Autre sujet qui interloque le landernau économique : si la logique “l’ennemi de mon ennemi est mon ami” peut s’appliquer à Mélenchon du fait de son opposition radicale à Emmanuel Macron, les personnalités qui accueilleront le parangon de la gauche peuvent-elles fermer les yeux sur la doctrine du “prisme”, clairement énoncée par le roi Mohammed VI dans son discours du 20 août 2022 ? “Le dossier du Sahara est le prisme à travers lequel le Maroc considère son environnement international, et l’aune qui mesure la sincérité des amitiés et l’efficacité des partenariats que le Royaume établit”, avait souligné le roi.

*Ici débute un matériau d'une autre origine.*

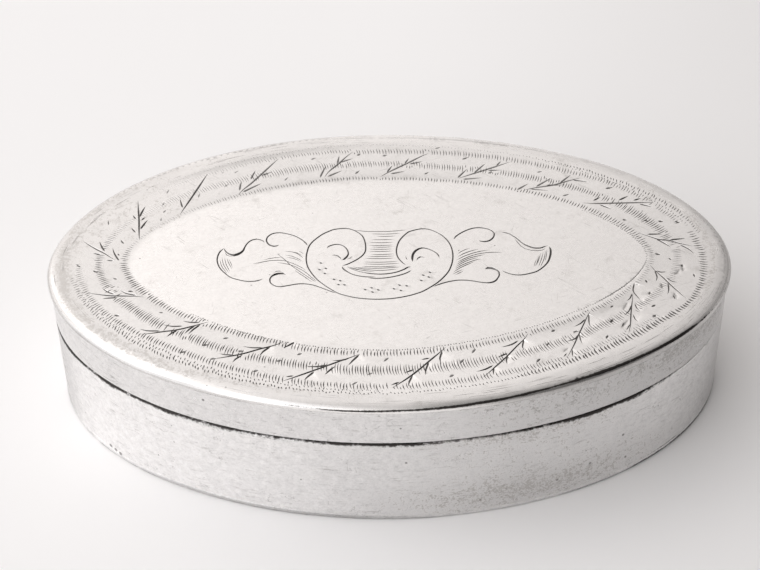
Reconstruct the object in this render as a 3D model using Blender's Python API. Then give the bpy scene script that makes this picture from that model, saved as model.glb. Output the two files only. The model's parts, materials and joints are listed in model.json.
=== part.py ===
"""An oval silver snuff box with a hinged lid, piece by piece and at its real size.

Metres, +Z up. The origin is the middle of the underside, +X runs along the box, and -Y is the
front. The hinge lies along the back, at the height of the seam between the body and the lid.
"""

import math

import bmesh
import bpy
from mathutils import Matrix, Vector

# The closed box, over the edge of its lid. The lid's height is from the seam to its top.
LENGTH = 0.082
WIDTH = 0.0504
HEIGHT = 0.0187
LID_HEIGHT = 0.006
# A power of 2 is a true ellipse, and a lower one has more pointed ends
OVAL_POWER = 1.94

# Sheet silver
WALL_THICKNESS = 0.0008
BASE_THICKNESS = 0.0007
PLATE_THICKNESS = 0.0009
BEZEL_THICKNESS = 0.0005

# Edges: the lid plate stands out past the walls, and its upper edge is rounded over
PLATE_OVERHANG = 0.0003
PLATE_EDGE_RADIUS = 0.0006
PLATE_LOWER_EDGE = 0.00012
BASE_EDGE_RADIUS = 0.0003

# The bezel is a strip inside the body wall that stands up into the lid
BEZEL_DEPTH = 0.004
BEZEL_RISE = 0.0018

# The hinge: tubes round a pin, let into the back, with a grooved bearer above and below
HINGE_LENGTH = 0.025
BARREL_DIAMETER = 0.002
PIN_DIAMETER = 0.0009
PIN_CLEARANCE = 0.0001
NOTCH_CLEARANCE = 0.0004
BEARER_WALL = 0.0008
CAP_THICKNESS = 0.0006
CAP_EDGE_RADIUS = 0.0002
KNUCKLES = 5

# The gap between pieces that rest on each other or are soldered together, and at the seam
SEAT_GAP = 0.0003
# How far a cutter reaches past what it cuts
OVERRUN = 0.002

# Facets
OVAL_SIDES = 96
BARREL_SIDES = 24
PIN_SIDES = 16
EDGE_STEPS = 4

# Worked out from the sizes above
SEAM_HEIGHT = HEIGHT - LID_HEIGHT
WALL_INSET = PLATE_OVERHANG
WALL_INNER_INSET = WALL_INSET + WALL_THICKNESS
BEZEL_INSET = WALL_INNER_INSET + SEAT_GAP
WALL_LOW = BASE_THICKNESS + SEAT_GAP
WALL_HIGH = SEAM_HEIGHT - SEAT_GAP / 2
RIM_LOW = SEAM_HEIGHT + SEAT_GAP / 2
PLATE_LOW = HEIGHT - PLATE_THICKNESS
RIM_HIGH = PLATE_LOW - SEAT_GAP
BARREL_RADIUS = BARREL_DIAMETER / 2
BORE_RADIUS = PIN_DIAMETER / 2 + PIN_CLEARANCE
GROOVE_RADIUS = BARREL_RADIUS + SEAT_GAP
BEARER_REACH = GROOVE_RADIUS + BEARER_WALL
KNUCKLES_LENGTH = HINGE_LENGTH - 2 * (CAP_THICKNESS + SEAT_GAP)
KNUCKLE_PITCH = (KNUCKLES_LENGTH + SEAT_GAP) / KNUCKLES
NOTCH_LENGTH = HINGE_LENGTH + 2 * SEAT_GAP
NOTCH_HALF_HEIGHT = BARREL_RADIUS + NOTCH_CLEARANCE
# The barrel is flush with the outside of the wall in the middle of the back
HINGE_AXIS = Vector((0, WIDTH / 2 - WALL_INSET - BARREL_RADIUS, SEAM_HEIGHT))

POLISHED_SILVER = (0.87, 0.86, 0.84)
WORN_SILVER = (0.80, 0.79, 0.77)
INNER_SILVER = (0.74, 0.73, 0.70)
STEEL = (0.55, 0.55, 0.56)


def clear_scene():
    for thing in list(bpy.data.objects):
        bpy.data.objects.remove(thing)


def metal(name, colour, roughness):
    material = bpy.data.materials.new(name)
    material.use_nodes = True
    shader = material.node_tree.nodes["Principled BSDF"]
    shader.inputs["Base Color"].default_value = (*colour, 1)
    shader.inputs["Metallic"].default_value = 1
    shader.inputs["Roughness"].default_value = roughness
    return material


def add_object(name, bm, material=None, smooth_angle=math.radians(30)):
    """Makes an object of the bmesh, with its round faces shaded smooth."""
    mesh = bpy.data.meshes.new(name)
    bm.to_mesh(mesh)
    bm.free()
    mesh.shade_smooth()
    mesh.set_sharp_from_angle(angle=smooth_angle)
    thing = bpy.data.objects.new(name, mesh)
    bpy.context.scene.collection.objects.link(thing)
    if material:
        mesh.materials.append(material)
    return thing


def put(thing, place, parent=None):
    """Places a thing at a point of the world, under its parent if it has one."""
    thing.parent = parent
    thing.location = Vector(place) - (parent.location if parent else Vector())


def as_cutter(thing):
    thing.hide_render = True
    thing.display_type = "WIRE"
    return thing


def cut(thing, cutter, operation="DIFFERENCE"):
    boolean = thing.modifiers.new(cutter.name, "BOOLEAN")
    boolean.operation = operation
    boolean.solver = "EXACT"
    boolean.object = cutter


def signed_power(value, power):
    return math.copysign(abs(value) ** power, value)


def oval_point(turn, inset):
    """A point of the lid's outline, moved inwards along its normal by the inset."""
    half_length = LENGTH / 2
    half_width = WIDTH / 2
    x = half_length * signed_power(math.cos(turn), 2 / OVAL_POWER)
    y = half_width * signed_power(math.sin(turn), 2 / OVAL_POWER)
    normal = Vector(
        (
            signed_power(x / half_length, OVAL_POWER - 1) / half_length,
            signed_power(y / half_width, OVAL_POWER - 1) / half_width,
        )
    ).normalized()
    return x - inset * normal.x, y - inset * normal.y


def oval_loop(bm, inset):
    """A closed loop of edges on the floor of the bmesh. Returns its edges."""
    turns = [2 * math.pi * step / OVAL_SIDES for step in range(OVAL_SIDES)]
    points = [bm.verts.new((*oval_point(turn, inset), 0)) for turn in turns]
    return [bm.edges.new((points[i - 1], points[i])) for i in range(OVAL_SIDES)]


def raise_faces(bm, height):
    """Extrudes all faces of a flat bmesh upwards into a solid."""
    grown = bmesh.ops.extrude_face_region(bm, geom=bm.faces[:], use_keep_orig=True)
    top = [part for part in grown["geom"] if isinstance(part, bmesh.types.BMVert)]
    bmesh.ops.translate(bm, verts=top, vec=(0, 0, height))
    bmesh.ops.recalc_face_normals(bm, faces=bm.faces)


def oval_plate(inset, height):
    bm = bmesh.new()
    bmesh.ops.contextual_create(bm, geom=oval_loop(bm, inset))
    raise_faces(bm, height)
    return bm


def oval_strip(inset, thickness, height):
    """A strip of sheet bent round into an oval and standing on its edge."""
    bm = bmesh.new()
    loops = oval_loop(bm, inset) + oval_loop(bm, inset + thickness)
    bmesh.ops.bridge_loops(bm, edges=loops)
    raise_faces(bm, height)
    return bm


def round_edge(bm, height, radius, steps):
    """Rounds the edges that run round the solid at the given height."""
    tolerance = radius / 100
    level = [
        edge
        for edge in bm.edges
        if all(abs(vert.co.z - height) < tolerance for vert in edge.verts)
    ]
    bmesh.ops.bevel(
        bm, geom=level, offset=radius, segments=steps, profile=0.5, affect="EDGES"
    )


def round_bar(radius, length, sides):
    """A round bar along X, centred on the origin."""
    bm = bmesh.new()
    bmesh.ops.create_cone(
        bm,
        cap_ends=True,
        segments=sides,
        radius1=radius,
        radius2=radius,
        depth=length,
        matrix=Matrix.Rotation(math.radians(90), 4, "Y"),
    )
    return bm


def block(low, high):
    """A box between two corners."""
    bm = bmesh.new()
    low = Vector(low)
    size = Vector(high) - low
    bmesh.ops.create_cube(bm, size=1)
    for vert in bm.verts:
        vert.co = low + Vector(
            [length * (unit + 0.5) for length, unit in zip(size, vert.co)]
        )
    return bm


def make_notch_cutter():
    """A bar-shaped room for the hinge, cut through the wall and the rim at the back."""
    bm = block(
        (-NOTCH_LENGTH / 2, -BEARER_REACH, -NOTCH_HALF_HEIGHT),
        (NOTCH_LENGTH / 2, BARREL_RADIUS + OVERRUN, NOTCH_HALF_HEIGHT),
    )
    cutter = as_cutter(add_object("hinge_notch", bm))
    put(cutter, HINGE_AXIS)
    return cutter


def make_base_plate():
    bm = oval_plate(WALL_INSET, BASE_THICKNESS)
    round_edge(bm, 0, BASE_EDGE_RADIUS, EDGE_STEPS)
    add_object("base_plate", bm, metal("base_silver", WORN_SILVER, 0.38))


def make_body_wall(notch):
    bm = oval_strip(WALL_INSET, WALL_THICKNESS, WALL_HIGH - WALL_LOW)
    wall = add_object("body_wall", bm, metal("wall_silver", WORN_SILVER, 0.32))
    put(wall, (0, 0, WALL_LOW))
    cut(wall, notch)


def make_body_bezel():
    """The bezel is left open at the back, where the hinge and its bearers lie."""
    low = SEAM_HEIGHT - BEZEL_DEPTH
    bm = oval_strip(BEZEL_INSET, BEZEL_THICKNESS, BEZEL_DEPTH + BEZEL_RISE)
    bezel = add_object("body_bezel", bm, metal("bezel_silver", INNER_SILVER, 0.3))
    put(bezel, (0, 0, low))
    opening = block(
        (-NOTCH_LENGTH / 2, 0, -OVERRUN),
        (NOTCH_LENGTH / 2, WIDTH, BEZEL_DEPTH + BEZEL_RISE + OVERRUN),
    )
    cutter = as_cutter(add_object("bezel_opening", opening))
    put(cutter, (0, 0, low))
    cut(bezel, cutter)


def make_lid_rim(notch, pivot):
    bm = oval_strip(WALL_INSET, WALL_THICKNESS, RIM_HIGH - RIM_LOW)
    rim = add_object("lid_rim", bm, metal("rim_silver", WORN_SILVER, 0.3))
    put(rim, (0, 0, RIM_LOW), pivot)
    cut(rim, notch)


def make_lid_plate(pivot):
    bm = oval_plate(0, PLATE_THICKNESS)
    round_edge(bm, PLATE_THICKNESS, PLATE_EDGE_RADIUS, EDGE_STEPS)
    round_edge(bm, 0, PLATE_LOWER_EDGE, 1)
    plate = add_object("lid_plate", bm, metal("plate_silver", POLISHED_SILVER, 0.28))
    put(plate, (0, 0, PLATE_LOW), pivot)


def make_bearers(pivot):
    """Grooved bars inside the wall and inside the rim, in which the hinge tubes lie.

    Each is a block cut to the inner face of the wall, with a groove round the barrel.
    """
    inside = as_cutter(
        add_object(
            "inside_of_walls",
            oval_plate(WALL_INNER_INSET + SEAT_GAP, HEIGHT),
        )
    )
    groove = as_cutter(
        add_object(
            "barrel_groove",
            round_bar(GROOVE_RADIUS, HINGE_LENGTH + 2 * OVERRUN, BARREL_SIDES),
        )
    )
    put(groove, HINGE_AXIS)
    levels = {
        "body_hinge_bearer": (-BEARER_REACH, -SEAT_GAP / 2, None),
        "lid_hinge_bearer": (SEAT_GAP / 2, BEARER_REACH, pivot),
    }
    for name, (low, high, parent) in levels.items():
        bm = block(
            (-HINGE_LENGTH / 2, -BEARER_REACH, low),
            (HINGE_LENGTH / 2, BARREL_RADIUS, high),
        )
        bearer = add_object(name, bm, metal(name + "_silver", INNER_SILVER, 0.35))
        put(bearer, HINGE_AXIS, parent)
        cut(bearer, inside, "INTERSECT")
        cut(bearer, groove)


def make_knuckles(pivot):
    """Hinge tubes, the outer ones and every second one soldered to the body."""
    bore = as_cutter(
        add_object(
            "hinge_bore",
            round_bar(BORE_RADIUS, HINGE_LENGTH + 2 * OVERRUN, BARREL_SIDES),
        )
    )
    put(bore, HINGE_AXIS)
    for index in range(KNUCKLES):
        on_body = index % 2 == 0
        name = f"{'body' if on_body else 'lid'}_knuckle_{index // 2 + 1}"
        bm = round_bar(BARREL_RADIUS, KNUCKLE_PITCH - SEAT_GAP, BARREL_SIDES)
        knuckle = add_object(name, bm, metal(name + "_silver", WORN_SILVER, 0.3))
        along = Vector(((index - (KNUCKLES - 1) / 2) * KNUCKLE_PITCH, 0, 0))
        put(knuckle, HINGE_AXIS + along, None if on_body else pivot)
        cut(knuckle, bore)


def make_pin():
    bm = round_bar(PIN_DIAMETER / 2, KNUCKLES_LENGTH, PIN_SIDES)
    pin = add_object("hinge_pin", bm, metal("pin_steel", STEEL, 0.35))
    put(pin, HINGE_AXIS)


def make_caps():
    """A small disc closes each end of the hinge and keeps the pin in."""
    for name, side in (("hinge_cap_left", -1), ("hinge_cap_right", 1)):
        bm = round_bar(BARREL_RADIUS, CAP_THICKNESS, BARREL_SIDES)
        face = side * CAP_THICKNESS / 2
        outer = [
            edge
            for edge in bm.edges
            if all(abs(vert.co.x - face) < CAP_EDGE_RADIUS for vert in edge.verts)
        ]
        bmesh.ops.bevel(
            bm, geom=outer, offset=CAP_EDGE_RADIUS, segments=2, profile=0.5, affect="EDGES"
        )
        cap = add_object(name, bm, metal(name + "_silver", WORN_SILVER, 0.3))
        out = Vector((side * (HINGE_LENGTH - CAP_THICKNESS) / 2, 0, 0))
        put(cap, HINGE_AXIS + out)


def main():
    clear_scene()
    pivot = bpy.data.objects.new("lid_pivot", None)
    bpy.context.scene.collection.objects.link(pivot)
    put(pivot, HINGE_AXIS)
    notch = make_notch_cutter()
    make_base_plate()
    make_body_wall(notch)
    make_body_bezel()
    make_lid_rim(notch, pivot)
    make_lid_plate(pivot)
    make_bearers(pivot)
    make_knuckles(pivot)
    make_pin()
    make_caps()


main()
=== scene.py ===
import json
import math

import bmesh
import bpy
import numpy as np
from mathutils import Matrix, Vector, geometry, kdtree, noise


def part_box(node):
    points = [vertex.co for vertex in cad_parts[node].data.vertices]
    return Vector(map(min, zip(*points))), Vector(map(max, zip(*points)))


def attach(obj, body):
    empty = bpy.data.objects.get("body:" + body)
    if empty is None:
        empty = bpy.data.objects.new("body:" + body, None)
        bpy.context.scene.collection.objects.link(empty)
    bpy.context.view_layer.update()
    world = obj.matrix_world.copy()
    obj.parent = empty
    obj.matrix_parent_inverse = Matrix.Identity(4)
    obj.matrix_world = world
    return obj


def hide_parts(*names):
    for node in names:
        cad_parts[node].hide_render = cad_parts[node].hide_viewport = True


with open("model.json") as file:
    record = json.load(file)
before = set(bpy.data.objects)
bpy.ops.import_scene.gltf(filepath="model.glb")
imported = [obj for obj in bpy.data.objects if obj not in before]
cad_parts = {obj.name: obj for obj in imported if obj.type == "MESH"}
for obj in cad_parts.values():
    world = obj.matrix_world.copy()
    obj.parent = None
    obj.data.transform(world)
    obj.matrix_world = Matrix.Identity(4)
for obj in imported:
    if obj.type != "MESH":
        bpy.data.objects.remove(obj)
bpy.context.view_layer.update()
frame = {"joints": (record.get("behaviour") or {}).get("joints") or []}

# ---------------------------------------------------------------- sizes, in metres
MM = 0.001
plate_low, plate_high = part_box("lid_plate")
_, wall_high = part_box("body_wall")
_, base_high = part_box("base_plate")
bezel_low, bezel_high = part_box("body_bezel")
pin_low, pin_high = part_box("hinge_pin")
_, cap_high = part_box("hinge_cap_right")
knuckle_low, knuckle_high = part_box("body_knuckle_2")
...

Jean-Luc Mélenchon pourra-t-il faire l’économie d’une clarification de la position pro-polisario de LFI ? La question se posera fatalement, si ce n’est au cours de ses discussions avec les partis politiques marocains, du moins lors des conférences qu’il tiendra au Maroc. Si la cote de popularité importante dont jouit Mélenchon au Maroc a permis à LFI de décrocher, à travers Karim Bencheikh, la 9e circonscription des Français de l’étranger, les Marocains d’ici comme de France (qui sont autant d’électeurs potentiels de LFI), demeureront très attentifs à ses positions à la fois personnelles et institutionnelles sur la question du Sahara.

Venus en visite au Maroc en mai dernier, le chef du parti de la droite Gauliste Les Républicains Éric Ciotti et Rachida Dati, maire LR du 7e arrondissement de Paris, avaient, eux, clairement exprimé leur reconnaissance de la souveraineté du Maroc sur le Sahara. Mélenchon, à l’instar de son camarade de la gauche espagnole, le président du gouvernement et leader du PSOE, Pedro Sanchez, franchira-t-il le Rubicon sur ce dossier si vital pour le royaume ? De cela dépendra certainement le succès ou l’échec de sa visite dans son pays natal.